_EXERCISE AIM:_ Repeat the entire listing exactly.

_GIVEN DATA:_
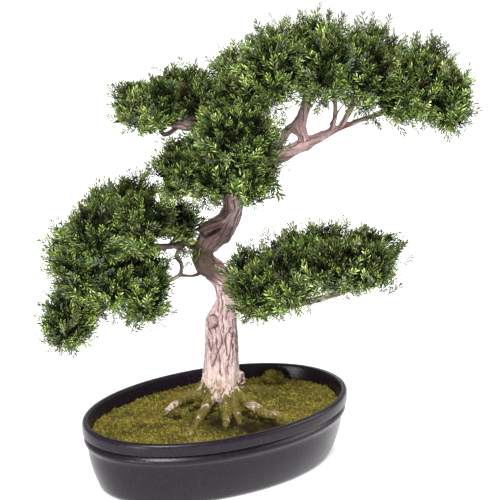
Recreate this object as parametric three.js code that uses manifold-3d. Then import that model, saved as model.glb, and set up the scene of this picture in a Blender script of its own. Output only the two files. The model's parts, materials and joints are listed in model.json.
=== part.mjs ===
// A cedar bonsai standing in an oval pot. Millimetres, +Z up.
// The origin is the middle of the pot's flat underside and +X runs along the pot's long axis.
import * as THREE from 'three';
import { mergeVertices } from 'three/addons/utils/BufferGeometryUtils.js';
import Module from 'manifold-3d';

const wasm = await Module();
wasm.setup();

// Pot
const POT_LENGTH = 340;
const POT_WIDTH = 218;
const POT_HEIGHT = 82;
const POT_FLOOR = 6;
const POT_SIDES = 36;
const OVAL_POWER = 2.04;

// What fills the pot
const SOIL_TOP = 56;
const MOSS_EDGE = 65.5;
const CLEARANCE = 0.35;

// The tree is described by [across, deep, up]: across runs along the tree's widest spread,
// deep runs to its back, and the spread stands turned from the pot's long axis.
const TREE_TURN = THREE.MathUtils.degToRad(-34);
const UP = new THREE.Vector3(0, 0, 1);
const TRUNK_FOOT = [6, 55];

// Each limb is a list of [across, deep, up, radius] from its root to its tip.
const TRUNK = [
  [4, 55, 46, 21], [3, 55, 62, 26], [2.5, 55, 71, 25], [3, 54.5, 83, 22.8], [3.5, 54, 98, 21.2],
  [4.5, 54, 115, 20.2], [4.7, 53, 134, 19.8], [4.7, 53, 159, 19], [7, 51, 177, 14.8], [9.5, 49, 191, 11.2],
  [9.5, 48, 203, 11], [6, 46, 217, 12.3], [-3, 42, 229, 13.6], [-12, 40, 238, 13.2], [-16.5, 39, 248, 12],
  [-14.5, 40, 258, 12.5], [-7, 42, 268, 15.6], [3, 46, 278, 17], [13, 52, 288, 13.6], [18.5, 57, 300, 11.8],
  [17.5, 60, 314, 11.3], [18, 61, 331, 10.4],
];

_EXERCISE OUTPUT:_
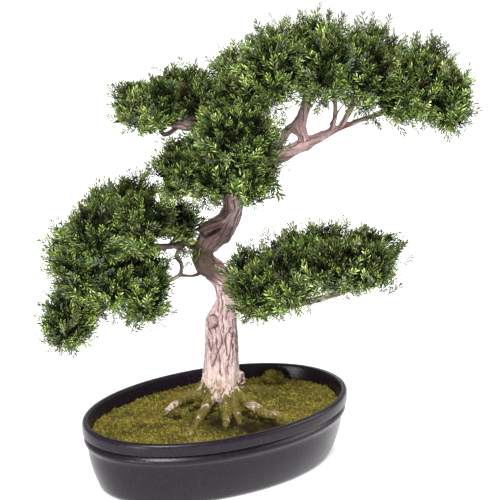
Recreate this object as parametric three.js code that uses manifold-3d. Then import that model, saved as model.glb, and set up the scene of this picture in a Blender script of its own. Output only the two files. The model's parts, materials and joints are listed in model.json.
=== part.mjs ===
// A cedar bonsai standing in an oval pot. Millimetres, +Z up.
// The origin is the middle of the pot's flat underside and +X runs along the pot's long axis.
import * as THREE from 'three';
import { mergeVertices } from 'three/addons/utils/BufferGeometryUtils.js';
import Module from 'manifold-3d';

const wasm = await Module();
wasm.setup();

// Pot
const POT_LENGTH = 340;
const POT_WIDTH = 218;
const POT_HEIGHT = 82;
const POT_FLOOR = 6;
const POT_SIDES = 36;
const OVAL_POWER = 2.04;

// What fills the pot
const SOIL_TOP = 56;
const MOSS_EDGE = 65.5;
const CLEARANCE = 0.35;

// The tree is described by [across, deep, up]: across runs along the tree's widest spread,
// deep runs to its back, and the spread stands turned from the pot's long axis.
const TREE_TURN = THREE.MathUtils.degToRad(-34);
const UP = new THREE.Vector3(0, 0, 1);
const TRUNK_FOOT = [6, 55];

// Each limb is a list of [across, deep, up, radius] from its root to its tip.
const TRUNK = [
  [4, 55, 46, 21], [3, 55, 62, 26], [2.5, 55, 71, 25], [3, 54.5, 83, 22.8], [3.5, 54, 98, 21.2],
  [4.5, 54, 115, 20.2], [4.7, 53, 134, 19.8], [4.7, 53, 159, 19], [7, 51, 177, 14.8], [9.5, 49, 191, 11.2],
  [9.5, 48, 203, 11], [6, 46, 217, 12.3], [-3, 42, 229, 13.6], [-12, 40, 238, 13.2], [-16.5, 39, 248, 12],
  [-14.5, 40, 258, 12.5], [-7, 42, 268, 15.6], [3, 46, 278, 17], [13, 52, 288, 13.6], [18.5, 57, 300, 11.8],
  [17.5, 60, 314, 11.3], [18, 61, 331, 10.4],
];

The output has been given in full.